Perhaps this is our wake-up call. The limitations of the "free" model and companies running at a loss for 15 years straight. It was always an anomaly.
IF (and it's definitely an "IF") this is an intentional and permanent change by SE management, they are fundamentally changing the basic understanding between users and SE, and they have to understand that some subset of users are likely to quit using SE in response. Again, it's hard to say how many. Maybe enough to have a material impact, or maybe not. That would be the gamble they'd be taking though.
Given the way they've communicated in the last 2 weeks or so, this seems pretty clear. Before we had employees engaging as real human beings all over the place, and you were talking to Jon, Tim, Robert, Shog, etc. and not "Mr.
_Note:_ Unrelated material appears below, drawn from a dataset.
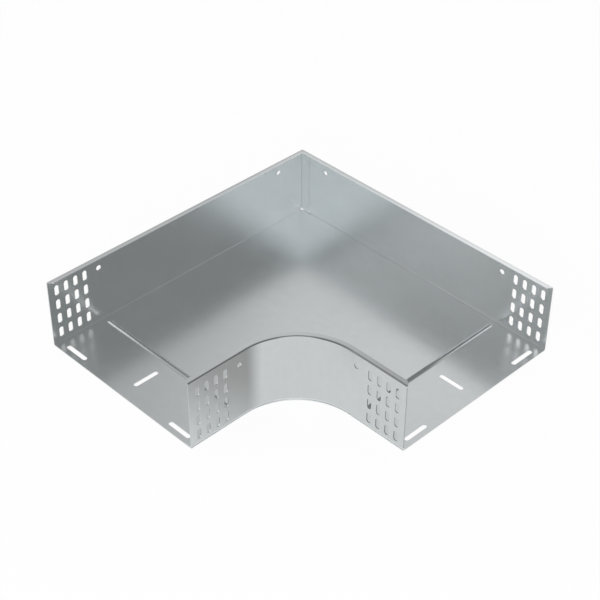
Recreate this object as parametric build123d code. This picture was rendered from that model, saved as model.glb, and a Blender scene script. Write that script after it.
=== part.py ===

Ericson, title such-and-such, representing Stack Exchange Inc."
Now all we have is a bunch of announcements, with no discussion, engagement, or even a recognition that anything is even being read. It feels like pissing in the wind – disagreement is one thing, reasonable people can disagree, but ignoring is so much worse; it's like you're not even taken serious.
Stack Exchange has gone through various phases (e.g. the "Jeff era" was different from the "stagnation era" that followed after he left), but the implied social contract was always that the community would offer their spare time and in return they would get a platform and some voice in how that platform is run. There have certainly been moments of friction in this relationship, but the basics of it never changed until now (not even with the whole debacle surrounding the firing of a moderator a few years back).
I certainly didn’t sweat it out helping people on SO to pay for Sam Altman’s fucking swimming pool.